Báez, who is currently based in Brooklyn, was born in Massachusetts, in 1990, to Puerto Rican parents who had migrated to work in the factories of New England. She was raised in both New England and Puerto Rico. For each of the photographs in her Bridge of Mirrors series (2018–21), she worked with a subject who performed a gesture repeatedly for the camera. Some of the actions, she says, “haunt” her memory as fleeting but poignant moments. Through her carefully choreographed staging, her subjects become protagonists frozen in tableaux featured throughout her photographic series.
That all of Báez’s subjects are women is an intentional reflection of her experience. When her mother and grandmother took her to Puerto Rico for the first time, she developed a relationship with the island. “In a sense,” she says, “I inherited Puerto Rico and a connection to a homeland through the women in my family.” Her photographs extend this matrilineal inheritance beyond the experiential plane and embed it into her imagery.
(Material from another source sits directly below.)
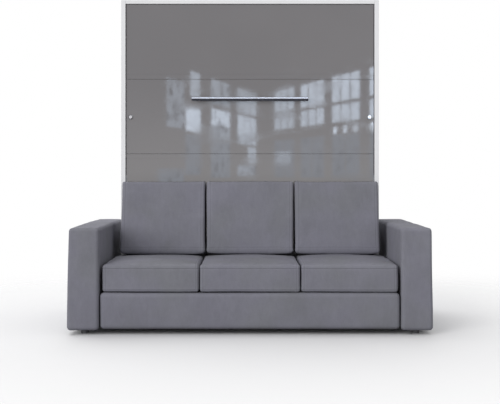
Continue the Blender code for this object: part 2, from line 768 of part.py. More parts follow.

Báez is interested in how the fleeting and invisible are captured on film, including weather, subtle changes in atmosphere, and the fragmentary play of light and shadow. Her photographs’ multiplicity of figures is akin to the effects of the diaspora, and the complex experience of being from multiple homes. It also introduces an element of abstraction into her images, upsetting the indexicality of a photograph by inserting moments of disruption. These disruptions recall the classic avant-gardism of abstraction, claiming that art can reveal hidden qualities of our world, aspects that are otherwise invisible to the eye. Other than clues that occasionally appear in the frame—like a winter coat, or the roots of a ceiba tree—Báez gives no indication of geographic context, offering instead a fluid understanding of place among her female subjects, and a universal interpretation of migration, cyclical movement, and transient connections.